- **Objective**
Collect all lines containing the word "points" from the data.

════════════════

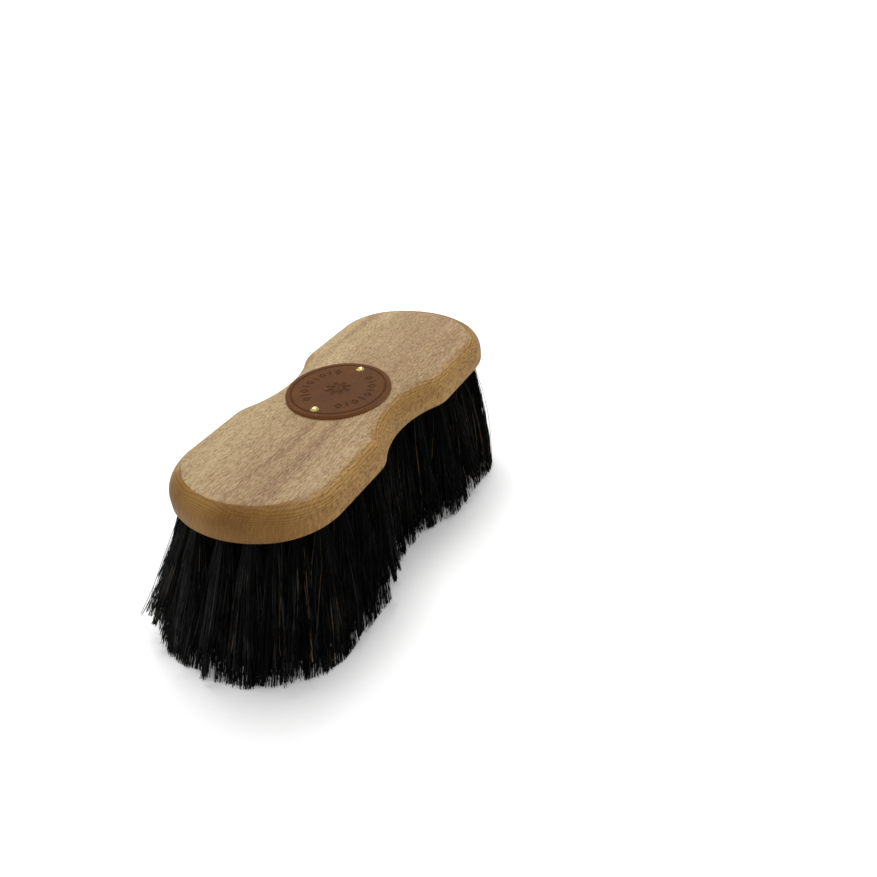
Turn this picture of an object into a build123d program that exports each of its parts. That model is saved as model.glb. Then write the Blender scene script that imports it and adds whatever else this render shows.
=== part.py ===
"""Waisted hand brush: a beech block with a leather badge, filled with tufts of horsehair.

Frame: X runs along the brush, Y across it and Z up. The brush stands on the tips of its
hair, and the origin is the middle of its footprint on the surface it stands on.
All sizes are in millimetres.
"""
from build123d import *
import math
import os

# --- the beech block ---
block_length = 190.0         # over the two noses
lobe_width = 79.6            # across each rounded lobe
waist_width = 64.0           # at the narrowest place
scallop_length = 53.5        # from corner to corner of each hollow in the sides
block_thickness = 14.0
nose_radius = 50.0           # the end of each lobe, in plan
nose_corner_radius = 31.0    # between the nose and the straight flank
scallop_corner_radius = 16.0
top_round_radius = 10.0      # rounding of the upper edge
top_planed_off = 0.5         # the back is planed flat after it is rounded
crease_round = 8.0           # sanding of the crease that the planing leaves
lower_arris = 1.0            # eased lower edge

# --- the hair and its holes ---
hair_length = 60.0           # what shows below the block
hole_diameter = 5.0
hole_depth = 9.5
hole_tip_depth = 1.2         # cone left by the drill
hole_overrun = 2.0           # how far the drill is drawn outside the underside
hole_margin = 7.0            # from the side of the block to the outermost hole's middle
margin_slack = 1.5           # how much nearer to the edge a hole may be round the noses
row_count = 29
row_pitch = 6.16
holes_in_wide_row = 6        # every second row has one hole fewer, half a pitch across
side_lean = 0.30             # how far the tips stand outside their holes, per mm across
end_lean = 0.12              # the same, along the brush
straight_collar = 0.6        # length of tuft outside the hole before it starts to spread
tip_fill = 0.48              # radius of a tuft's tip, per mm to the nearest other tip
untrimmed = 1.2              # length of a tuft before it is trimmed level, per mm of hair

# --- the flat wire anchors ---
anchor_width = 6.2           # a little more than the hole, so that its ends bite
anchor_height = 1.8
anchor_thickness = 0.4
fold_thickness = 1.2         # of hair between the anchor and the bottom of the hole

# --- the badge and its nails ---
badge_radius = 24.5
badge_thickness = 1.6
badge_edge_round = 0.6
nail_offset = 19.3           # from the middle of the badge, along the brush
nail_head_radius = 2.0
nail_head_height = 1.0
nail_shank_radius = 0.65
nail_length = 10.0           # below the head
nail_point_length = 2.0

# --- what follows from them ---
scallop_depth = (lobe_width - waist_width) / 2
scallop_radius = (scallop_length ** 2 / 4 + scallop_depth ** 2) / (2 * scallop_depth)
cutter_size = 3 * block_length   # wide enough to trim the whole brush
underside = hair_length
back = underside + block_thickness
badge_top = back + badge_thickness
rows_per_anchor_node = 2


def block_outline():
    """The block in plan: two round-nosed lobes with a shallow hollow in each side."""
    nose_centre = block_length / 2 - nose_radius
    plan = Rectangle(2 * nose_centre, lobe_width)
    plan += [Pos(side * nose_centre, 0) * Circle(nose_radius) for side in (-1, 1)]
    plan &= Rectangle(block_length, lobe_width)
    noses = plan.vertices().filter_by(lambda v: abs(v.X) > nose_centre)
    plan = fillet(noses, nose_corner_radius)

    middle = waist_width / 2 + scallop_radius
    plan -= [Pos(0, side * middle) * Circle(scallop_radius) for side in (-1, 1)]
    corners = plan.vertices().filter_by(lambda v: abs(v.X) < scallop_length / 2 + lower_arris)
    return fillet(corners, scallop_corner_radius)


def side_half_width(x):
    """Half the block's width at x, with its hollow sides but without its round noses."""
    if abs(x) >= scallop_length / 2:
        return lobe_width / 2
    return waist_width / 2 + scallop_radius - math.sqrt(scallop_radius ** 2 - x ** 2)


def row_roots(row, drilled_area):
    """The middles of one row's holes on the underside; the first row is a narrow one."""
    x = (row - (row_count - 1) / 2) * row_pitch
    across = 2 * (side_half_width(x) - hole_margin) / (holes_in_wide_row - 1)
    count = holes_in_wide_row - (row + 1) % 2
    ys = [(i - (count - 1) / 2) * across for i in range(count)]
    return [Vector(x, y, underside) for y in ys if drilled_area.is_inside((x, y, 0))]


def tip_of(root):
    """The middle of a tuft's tip: the hair leans outwards, more so nearer the edge."""
    return Vector(root.X * (1 + end_lean), root.Y * (1 + side_lean), 0)


def tip_radius(root, roots):
    """Half the way, nearly, to the nearest other tip, so that the tufts never meet."""
    gaps = [(tip_of(root) - tip_of(other)).length for other in roots if other is not root]
    return tip_fill * min(gaps)


def tuft_frame(root):
    """The frame of a tuft: its origin is on the underside and its Z runs down to the tips."""
    return Plane(origin=root, x_dir=(0, 1, 0), z_dir=tip_of(root) - root)


def hole_tool(frame):
    """What the drill takes out of the block for one tuft."""
    radius = hole_diameter / 2
    bottom = -hole_depth
    profile = Polyline(
        (0, bottom - hole_tip_depth),
        (radius, bottom),
        (radius, hole_overrun),
        (0, hole_overrun),
        close=True,
    )
    drill = revolve(Plane.XZ * make_face(profile), Axis.Z)
    return frame * drill


def anchor(frame):
    """One flat piece of wire, which holds the fold of a tuft down in its hole."""
    middle = -hole_depth + fold_thickness + anchor_height / 2
    return frame * (Pos(0, 0, middle) * Box(anchor_width, anchor_thickness, anchor_height))


def tuft(root, spread_radius):
    """One bundle of hair: round in its hole, and spreading to its trimmed tips."""
    frame = tuft_frame(root)
    radius = hole_diameter / 2
    reach = hair_length * untrimmed
    slope = (spread_radius - radius) / hair_length
    profile = Polyline(
        (0, -hole_depth),
        (radius, -hole_depth),
        (radius, straight_collar),
        (radius + slope * reach, reach),
        (0, reach),
        close=True,
    )
    bundle = frame * revolve(Plane.XZ * make_face(profile), Axis.Z)
    below_floor = Pos(0, 0, -cutter_size / 2) * Box(cutter_size, cutter_size, cutter_size)
    return bundle - below_floor - anchor(frame)


def nail_shank(length):
    """The shank of a badge nail, pointing down from the origin."""
    profile = Polyline(
        (0, 0),
        (nail_shank_radius, 0),
        (nail_shank_radius, nail_point_length - length),
        (0, -length),
        close=True,
    )
    return revolve(Plane.XZ * make_face(profile), Axis.Z)


def nail(side):
    """A round-headed brass nail through the badge; side is -1 or 1."""
    dome_radius = (nail_head_radius ** 2 + nail_head_height ** 2) / (2 * nail_head_height)
    dome = Pos(0, 0, nail_head_height - dome_radius) * Sphere(dome_radius)
    above_badge = Pos(0, 0, dome_radius) * Box(*[2 * dome_radius] * 3)
    head = dome & above_badge
    return Pos(side * nail_offset, 0, badge_top) * (head + nail_shank(nail_length))


def badge():
    """The round leather badge, with its two nail holes."""
    disc = extrude(Circle(badge_radius), badge_thickness)
    disc = fillet(disc.edges().group_by(Axis.Z)[-1], badge_edge_round)
    for side in (-1, 1):
        disc -= Pos(side * nail_offset, 0) * Cylinder(nail_shank_radius, 3 * badge_thickness)
    return Pos(0, 0, back) * disc


def block(outline, cuts):
    """The beech block: rounded over above, planed flat on the back and drilled from below."""
    wood = extrude(outline, block_thickness + top_planed_off)
    wood = fillet(wood.edges().group_by(Axis.Z)[-1], top_round_radius)
    wood &= Pos(0, 0, block_thickness / 2) * Box(cutter_size, cutter_size, block_thickness)
    wood = fillet(wood.edges().group_by(Axis.Z)[-1], crease_round)
    wood = fillet(wood.edges().group_by(Axis.Z)[0], lower_arris)
    wood = Pos(0, 0, underside) * wood
    for side in (-1, 1):
        wood -= Pos(side * nail_offset, 0, badge_top) * nail_shank(nail_length)
    return wood - cuts


def write(node, solids):
    """Write one node, made of one or more separate solids, to its own file."""
    shape = solids[0] if len(solids) == 1 else Compound(children=solids)
    shape.label = node
    export_step(shape, f"parts/{node}.step")


os.makedirs("parts", exist_ok=True)
outline = block_outline()
drilled_area = offset(outline, margin_slack - hole_margin).face()
rows = [row_roots(row, drilled_area) for row in range(row_count)]
roots = [root for row in rows for root in row]
anchors = [[anchor(tuft_frame(root)) for root in row] for row in rows]
cuts = [hole_tool(tuft_frame(root)) for root in roots] + [wire for row in anchors for wire in row]

write("beech_block", [block(outline, cuts)])
write("leather_badge", [badge()])
write("badge_nail_left", [nail(-1)])
write("badge_nail_right", [nail(1)])
for number, row in enumerate(rows, start=1):
    write(f"tuft_row_{number:02d}", [tuft(root, tip_radius(root, roots)) for root in row])
for first in range(0, row_count, rows_per_anchor_node):
    group = [wire for row in anchors[first:first + rows_per_anchor_node] for wire in row]
    write(f"wire_anchors_{first // rows_per_anchor_node + 1:02d}", group)
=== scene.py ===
"""A waisted hand brush in Blender: beech block, leather badge, brass nails and horsehair.

Lengths are in metres, in the frame of the CAD: X runs along the brush, Y across it and Z up,
and the trimmed tips of the hair stand on Z = 0.
"""
import math

import bpy
import numpy as np
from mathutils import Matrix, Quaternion, Vector


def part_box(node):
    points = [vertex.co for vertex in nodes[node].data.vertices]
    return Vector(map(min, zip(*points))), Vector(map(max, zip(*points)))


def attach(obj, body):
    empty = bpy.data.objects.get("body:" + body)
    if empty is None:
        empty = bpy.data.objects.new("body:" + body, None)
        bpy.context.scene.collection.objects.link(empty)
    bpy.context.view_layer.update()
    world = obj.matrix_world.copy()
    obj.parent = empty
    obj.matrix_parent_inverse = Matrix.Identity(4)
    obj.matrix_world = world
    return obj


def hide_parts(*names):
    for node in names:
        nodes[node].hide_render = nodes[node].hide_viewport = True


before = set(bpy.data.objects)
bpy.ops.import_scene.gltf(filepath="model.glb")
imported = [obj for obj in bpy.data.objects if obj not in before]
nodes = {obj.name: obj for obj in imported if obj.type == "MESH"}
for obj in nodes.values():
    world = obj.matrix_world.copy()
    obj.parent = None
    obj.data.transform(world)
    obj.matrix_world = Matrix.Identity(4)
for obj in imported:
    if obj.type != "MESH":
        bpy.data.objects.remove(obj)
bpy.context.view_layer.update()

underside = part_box("beech_block")[0].z
mm = 0.001

# --- camera ---
camera_place = (-275.3 * mm, -212.5 * mm, 270.4 * mm)
camera_aim = (12.2 * mm, -43.7 * mm, 50.5 * mm)
camera_roll = math.radians(-5.4)
camera_lens = 35.2             # millimetres, on a sensor 36 millimetres wide

# --- light and floor ---
sky_strength = 0.6
key_place = (0.62, 0.38, 1.5)
key_size = 0.75
key_power = 19.5
floor_size = 8.0
floor_glow = (0.16, 0.55)      # near the brush and far from it, as a white sweep is lit
glow_start = 150.0             # millimetres from the middle of the brush
glow_end = 700.0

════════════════

- **Answer to the exercise**
    points = [vertex.co for vertex in nodes[node].data.vertices]
    return Vector(map(min, zip(*points))), Vector(map(max, zip(*points)))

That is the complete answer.